Perl has just two ways of organizing data: as ordered lists stored in arrays and accessed by position, or as unordered key/value pairs stored in hashes and accessed by name. The best way to represent a record in Perl is with a hash reference, but how you choose to organize such records will vary. You might want to keep an ordered list of these records that you can look up by number, in which case you'd use an array of hash references to store the records. Or, you might wish to look the records up by name, in which case you'd maintain a hash of hash references. You could even do both at once, with pseudohashes.
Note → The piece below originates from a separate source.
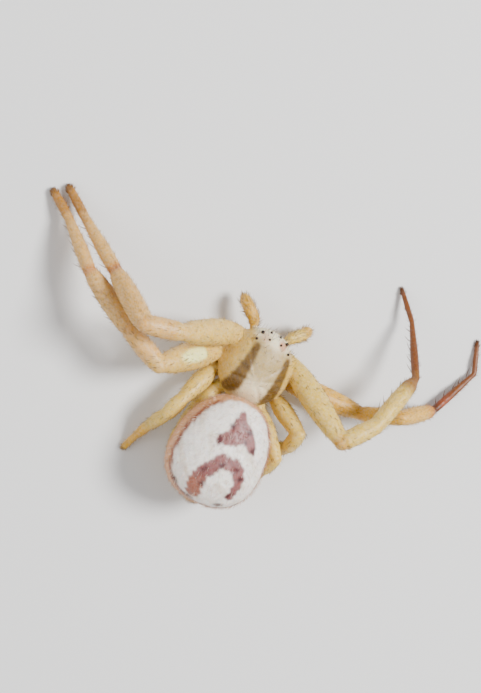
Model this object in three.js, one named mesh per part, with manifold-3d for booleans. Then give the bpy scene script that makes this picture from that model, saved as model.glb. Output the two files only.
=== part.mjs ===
import * as THREE from "three";
import Module from "manifold-3d";

const wasm = await Module();
wasm.setup();

// The spider faces -Y, its left side is +X, the floor is z = 0 and all sizes are millimetres.
const GAP = 0.12;
const SLIVER = 0.012;
const RAD = Math.PI / 180;

// Colours
const CREAM = 0xd9c69c;
const TAN = 0xcbb083;
const PINK_TAN = 0xd0a285;
const RED_BROWN = 0x8f4a2c;
const OLIVE = 0x8d7a5b;
const WHITE = 0xe9e2d8;
const DARK = 0x231a14;

// Carapace and sternum
const CARAPACE = {
  centreY: -1.4,
  halfWidth: 1.46,
  halfLength: 1.52,
  rimZ: 1.46,
  dome: 1.06,
  undersideZ: 1.36,
};
const HUB = { centreY: -1.35, halfWidth: 0.8, halfLength: 1.15, legZ: 0.98, bottomZ: 0.6 };

// Abdomen
const ABDOMEN = {
  centreY: 2.0,
  centreZ: 2.28,
  frontRise: 0.18,
  halfLength: 2.12,
  halfWidth: 1.85,
  halfHeight: 1.38,
};

// Legs: lengths of femur, patella, tibia, metatarsus and tarsus, and the widest radius of each
const LENGTHS = {
  1: [3.85, 1.5, 2.65, 2.55, 1.45],
  2: [3.4, 1.7, 2.6, 2.3, 1.3],
  3: [1.85, 0.8, 1.05, 0.8, 0.65],
  4: [2.05, 0.8, 1.15, 0.8, 0.68],
};
const RADII = {
  1: [0.5, 0.36, 0.37, 0.27, 0.22],
  2: [0.48, 0.35, 0.36, 0.26, 0.22],
  3: [0.37, 0.31, 0.28, 0.25, 0.2],
  4: [0.37, 0.31, 0.28, 0.25, 0.2],
};
const COXA_OUTSIDE = 0.62;
const COXA_INSIDE = 0.35;
const TIP_Z = 0.15;
const TIP_RADIUS = 0.19;
const TARSUS_SLOPE_SHARE = 0.75;

// Pose of each leg in degrees. Azimuth runs from straight ahead toward the leg's own side,
// slope is up from level. The metatarsus and tarsus slopes follow from the floor.
const POSE = [
  {
    name: "left_1", side: 1, pair: 1, coxa: [56, 27],
    azimuth: [112, 104, 48, 52, 51], slope: [42, 10, -44], colour: PINK_TAN, foot: PINK_TAN,
  },
  {
    name: "left_2", side: 1, pair: 2, coxa: [86, 0],
    azimuth: [126, 66, 60, 44, 53], slope: [33, -6, -18], colour: PINK_TAN, foot: PINK_TAN,
  },
  {
    name: "left_3", side: 1, pair: 3, coxa: [112, 4],
    azimuth: [156, 162, 160, 165, 168], slope: [20, -6, -42], colour: CREAM, foot: TAN,
  },
  {
    name: "left_4", side: 1, pair: 4, coxa: [140, -2],
    azimuth: [168, -172, -143, -118, -105], slope: [0, -4, -18], colour: CREAM, foot: TAN,
  },
  {
    name: "right_1", side: -1, pair: 1, coxa: [58, 30],
    azimuth: [125, 39, 21, -18, -36], slope: [30, -3, -19], colour: CREAM, foot: RED_BROWN,
  },
  {
    name: "right_2", side: -1, pair: 2, coxa: [86, -12],
    azimuth: [86, 65, 62, 25, -19], slope: [5, 42, -42], colour: TAN, foot: RED_BROWN,
  },
  {
    name: "right_3", side: -1, pair: 3, coxa: [110, 2],
    azimuth: [124, 178, -170, -165, -170], slope: [35, -42, -70], colour: CREAM, foot: TAN,
  },
  {
    name: "right_4", side: -1, pair: 4, coxa: [136, 6],
    azimuth: [138, -170, -168, -150, -150], slope: [23, -40, -46], colour: CREAM, foot: TAN,
  },
];

// Direction from azimuth and slope
function heading(side, azimuth, slope) {
  const a = azimuth * RAD;
  const e = slope * RAD;
  return new THREE.Vector3(side * Math.sin(a) * Math.cos(e), -Math.cos(a) * Math.cos(e), Math.sin(e));
}

// Centre line of one leg: root inside the body, six joints and the tip
function legPoints(leg) {
  const lengths = LENGTHS[leg.pair];
  const a = leg.coxa[0] * RAD;
  const hub = new THREE.Vector3(
    leg.side * HUB.halfWidth * Math.sin(a),
    HUB.centreY - HUB.halfLength * Math.cos(a),
    HUB.legZ,
  );
  const coxa = heading(leg.side, leg.coxa[0], leg.coxa[1]);
  const points = [
    hub.clone().addScaledVector(coxa, -COXA_INSIDE),
    hub.clone().addScaledVector(coxa, COXA_OUTSIDE),
  ];
  for (let i = 0; i < 3; i += 1) {
    const step = heading(leg.side, leg.azimuth[i], leg.slope[i]).multiplyScalar(lengths[i]);
    points.push(points[i + 1].clone().add(step));
  }
  const fall = points[4].z - TIP_Z;
  let low = 0;
  let high = 89;
  for (let i = 0; i < 50; i += 1) {
    const middle = (low + high) / 2;
    const drop = lengths[3] * Math.sin(middle * RAD)
      + lengths[4] * Math.sin(middle * TARSUS_SLOPE_SHARE * RAD);
    if (drop < fall) {
      low = middle;
    } else {
      high = middle;
    }
  }
  const metatarsus = heading(leg.side, leg.azimuth[3], -low).multiplyScalar(lengths[3]);
  points.push(points[4].clone().add(metatarsus));
  const tarsus = heading(leg.side, leg.azimuth[4], -low * TARSUS_SLOPE_SHARE).multiplyScalar(lengths[4]);
  points.push(points[5].clone().add(tarsus));
  return points;
}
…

In the following sections, you will find code examples detailing how to compose (from scratch), generate (from other sources), access, and display several different data structures. We first demonstrate three straightforward combinations of arrays and hashes, followed by a hash of functions and more irregular data structures. We end with a demonstration of how these data structures can be saved. These examples assume that you have already familiarized yourself with the explanations set forth earlier in this chapter.

Hashes of Arrays

Use a hash of arrays when you want to look up each array by a particular string rather than merely by an index number. In our example of television characters, instead of looking up the list of names by the zeroth show, the first show, and so on, we'll set it up so we can look up the cast list given the name of the show.

Because our outer data structure is a hash, we can't order the contents, but we can use the sort function to specify a particular output order.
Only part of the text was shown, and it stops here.